Seniors’ health strategy wanted
CALGARY—A poll released by the Canadian Medical Association says most people want a national strategy for seniors’ health care which includes an emphasis on keeping them in their homes as long as possible.
The Ipsos Reid poll, done annually as part of the association’s national report card on health issues, said 93 percent of those surveyed indicated any such plan should address care at homes, hospitals, hospices, and long-term facilities.
“The results of this year’s CMA report card send a clear and direct message to policy-makers and public office-holders that all levels of government need to act to address the demographic tsunami that is heading toward the health-care system,” CMA president Dr.

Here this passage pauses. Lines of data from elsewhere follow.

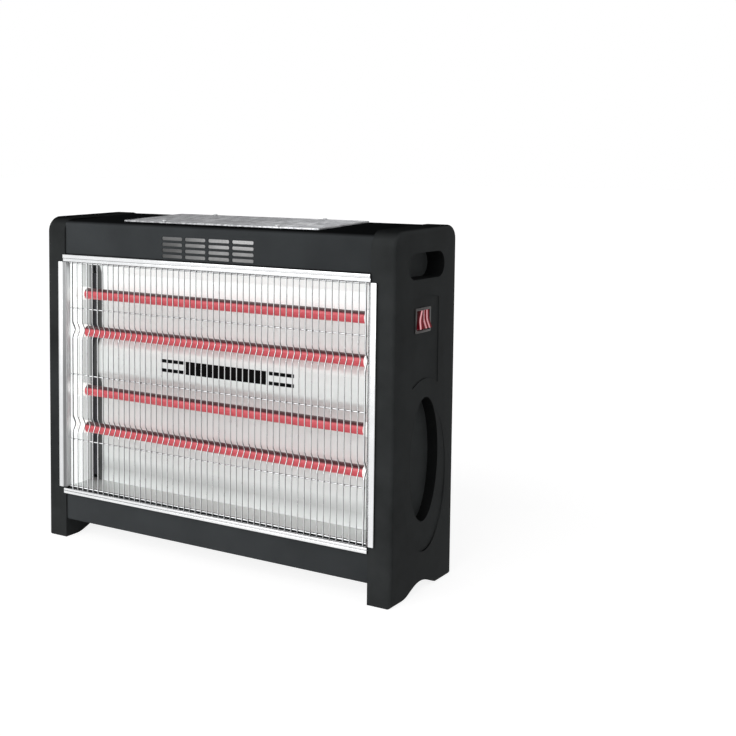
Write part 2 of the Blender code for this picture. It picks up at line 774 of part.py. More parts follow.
def dish_cutter(name):
    """The shallow dish round the oval, whose floor is flush at its top and deepest at its foot."""
    reach = PANEL_THICKNESS
    item = plate(name, [dish_outline(0.0)], PANEL_OUTER, PANEL_OUTER + reach, "X")
    pivot = Vector((PANEL_OUTER, 0.0, DISH_Z + DISH_HALF_HEIGHT))
    lean = Matrix.Rotation(math.atan2(DISH_DEPTH, 2 * DISH_HALF_HEIGHT), 4, "Y")
    item.data.transform(Matrix.Translation(pivot) @ lean @ Matrix.Translation(-pivot))
    return item


def side_hollow(name, has_switch):
    """The space inside a side panel, drawn back behind each recess to leave a wall there."""
    hollow = panel_blank(
        name, PANEL_WALL, PANEL_INNER - PANEL_THICKNESS, PANEL_OUTER - PANEL_WALL,
        PANEL_EDGE_ROUND - PANEL_WALL,
    )
    boolean(hollow, foot_cutter(name + "_feet", PANEL_WALL))
    kept = [
        ("handle", handle_outline(PANEL_WALL), HANDLE_DEPTH),
        ("oval", oval_outline(PANEL_WALL), OVAL_DEPTH),
        ("dish", dish_outline(PANEL_WALL), DISH_DEPTH),
    ]
    if has_switch:
        kept.append(("recess", recess_outline(PANEL_WALL), RECESS_DEPTH))
    for label, outline, depth in kept:
        low = PANEL_OUTER - depth - PANEL_WALL
        boolean(hollow, plate(f"{name}_{label}", [outline], low, PANEL_OUTER + PANEL_THICKNESS, "X"))
    return hollow


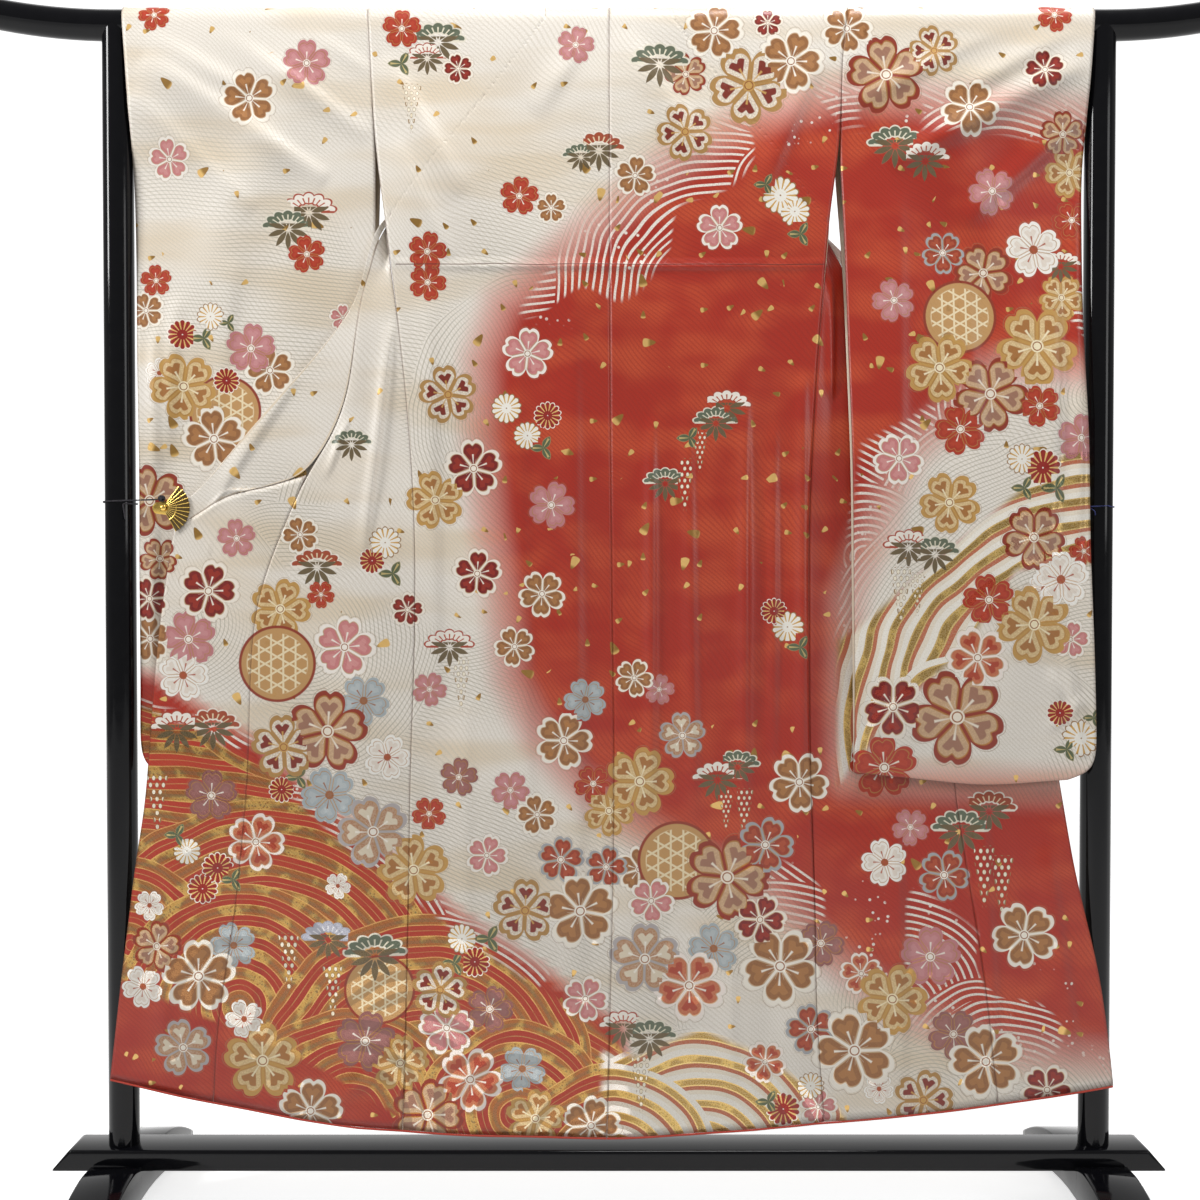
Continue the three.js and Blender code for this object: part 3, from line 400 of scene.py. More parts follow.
def subdivided(made, levels):
    """Replaces an object's mesh by its smooth subdivision."""
    smoother = made.modifiers.new("smooth", "SUBSURF")
    smoother.levels = smoother.render_levels = levels
    smoother.boundary_smooth = "PRESERVE_CORNERS"
    finer = worked_out(made)
    made.modifiers.clear()
    made.data = finer
    return made


def lined(made, finish=0):
    """Gives a cloth its thickness, inwards, with another finish on its inside."""
    wall = made.modifiers.new("thickness", "SOLIDIFY")
    wall.thickness = SILK_THICKNESS
    wall.offset = -1
    wall.material_offset = finish


def points(mesh):
    """A mesh's vertices, one to a row."""
    co = np.empty(len(mesh.vertices) * 3)
    mesh.vertices.foreach_get("co", co)
    return co.reshape(-1, 3)


def dye(red, green, blue):
    """A colour as a dyer's swatch shows it, from 0 to 255, as the light it throws back."""
    return tuple((c / 255 / 12.92 if c < 11 else ((c / 255 + 0.055) / 1.055) ** 2.4)
                 for c in (red, green, blue))


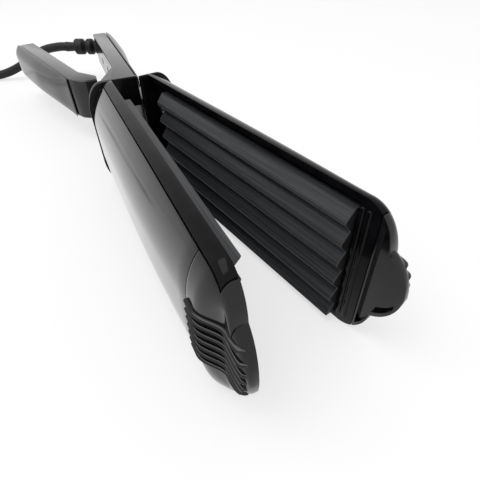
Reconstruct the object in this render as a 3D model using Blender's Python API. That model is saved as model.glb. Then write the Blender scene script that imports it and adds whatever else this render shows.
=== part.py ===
# Hair crimper lying on its side, jaws open.
#
# Frame: metres, +Z up. The origin is the middle of the flat edge on which the cord arm's jaw rests.
# +Y runs from the jaws to the handles, and the hinge pin stands along Z.
# Each arm is drawn in its closed position. There x = 0 is the plane where the two jaws meet,
# y = 0 is the hinge, and the depth of a jaw or a handle is measured away from that plane.

import math

import bmesh
import bpy
import numpy as np
from mathutils import Vector

for leftover in list(bpy.data.objects):
    bpy.data.objects.remove(leftover, do_unlink=True)

# Fits
gap = 0.0003
overrun = 0.002

# Jaws: places along the arm are distances from the hinge
jaw_height = 0.0462
jaw_depth = 0.0142
jaw_taper = 0.0024
taper_place = 0.100
jaw_start = 0.049
rim_depth = 0.003
edge_flat = 0.0004
frame_depth = 0.0069
frame_wall = 0.0022
cover_wall = 0.0016
cover_corner_height = 0.018
collar_thickness = 0.0016
collar_proud = 0.0003
collar_edge = 0.0070
collar_corner_height = 0.012
heel_reach = 0.0010
rear_ledge = 0.0141
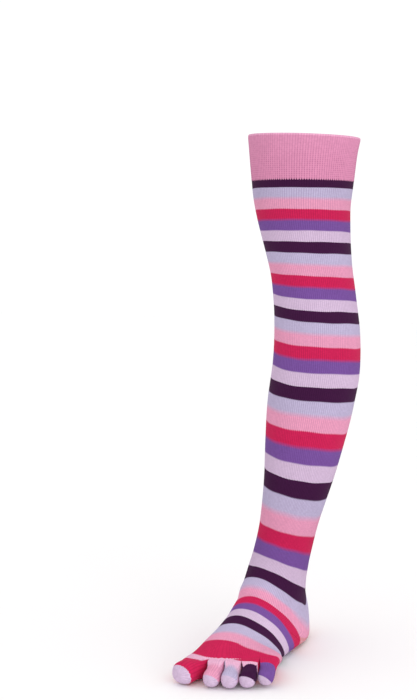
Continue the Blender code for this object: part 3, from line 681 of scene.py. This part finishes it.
def linear(hex_colour):
    """A colour written in sRGB hex as linear values."""
    parts = [int(hex_colour[k:k + 2], 16) / 255 for k in (0, 2, 4)]
    return tuple(p / 12.92 if p <= 0.04045 else ((p + 0.055) / 1.055) ** 2.4 for p in parts) + (1.0,)


# Yarns: dyed combed cotton with a little polyamide. The dye lies deep in matt staple fibres, so the colours
# are full and hardly shine. The heel's pink is a warmer one, and the gore's pink is paled by stretch. The rim's
# paler pink is no yarn but a painted highlight along the top edge of the cuff.
YARNS = {
    "orchid": "d58dae",
    "plum": "3d183c",
    "blue": "b7adc9",
    "rose": "de97b3",
    "crimson": "c42352",
    "violet": "744f95",
    "lilac": "cbb4cd",
    "web": "e4b0ca",
    "heel": "de989f",
    # Painted highlight along the top edge of the cuff, not a yarn
    "rim": "e6a6c4",
    "gore": "f2c6d6",
}
# Colours laid over the yarns: single dark loops, painted shade in the groove between wales, and holes in the
# cuff
LOOP_SHADE = "6f4f6c"
GROOVE_SHADE = "8d6ba3"
HOLE_SHADE = "a03f6b"


def node(tree, kind, settings=None, links=None):
    """Adds a node: settings go to its properties, or by number or name to its sockets, and links join it."""
    made = tree.nodes.new(kind)
    for key, value in (settings or {}).items():
        if isinstance(key, int) or key in made.inputs:
            made.inputs[key].default_value = value
        else:
            setattr(made, key, value)
    for key, source in (links or {}).items():
        tree.links.new(source, made.inputs[key])
    return made


def maths(tree, operation, first, second=None, third=None, clamp=False):
    """A Math node's value: operation on sockets or numbers."""
    made = node(tree, "ShaderNodeMath", {"operation": operation, "use_clamp": clamp})
    for k, value in enumerate((first, second, third)):
        if isinstance(value, (int, float)):
            made.inputs[k].default_value = value
        elif value is not None:
            tree.links.new(value, made.inputs[k])
    return made.outputs[0]


def uv_parts(tree, map_name):
    """The two numbers of a UV map."""
    uv = node(tree, "ShaderNodeUVMap", {"uv_map": map_name})
    parts = node(tree, "ShaderNodeSeparateXYZ", links={0: uv.outputs[0]})
    return parts.outputs[0], parts.outputs[1]


def ramp(tree, value, stops):
    """Colour from a value by stops of place and sRGB hex."""
    made = node(tree, "ShaderNodeValToRGB", links={0: value})
    elements = made.color_ramp.elements
    while len(elements) < len(stops):
        elements.new(1.0)
    for element, (place, colour) in zip(elements, sorted(stops)):
        element.position = place
        element.color = linear(colour)
    return made.outputs[0]


def mix(tree, factor, first, second, blend="MIX"):
    """Colour between two colours, each a socket or sRGB hex."""
    made = node(tree, "ShaderNodeMix", {"data_type": "RGBA", "blend_type": blend})
    for k, value in ((6, first), (7, second)):
        if isinstance(value, str):
            made.inputs[k].default_value = linear(value)
        else:
            tree.links.new(value, made.inputs[k])
    if isinstance(factor, float):
        made.inputs[0].default_value = factor
    else:
        tree.links.new(factor, made.inputs[0])
    return made.outputs[2]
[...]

Anna Reid noted in a release.
Reid said research shows it costs $126 a day to provide care for a patient in long-term care versus $842 a day in a hospital.
But making it easier for seniors to stay at home while getting the care they need would be the preferred and most “cost-effective option,” she said.
Other results from the poll, conducted July 17-26 by phone with 1,000 Canadians, found 89 percent of those surveyed believed a national approach to seniors’ care should involve federal, provincial, territorial, and municipal levels of government.
And 78 percent suggested the federal government has an important role to play in developing a strategy.
Only four out of 10 felt that hospitals and long-term care facilities in their area could handle the needs of seniors not able to stay at home.
The same proportion said they were confident in the current health system’s ability to serve Canada’s aging population.
“The anxiety Canadians have about health care in their so-called golden years is both real and well-founded,” Reid noted.
“Let there be no doubt that a national strategy for seniors health care should be a federal priority,” she stressed.
The CMA’s annual convention is being held in Calgary and runs until Wednesday.
Federal Health minister Rona Ambrose was scheduled to address the meeting today.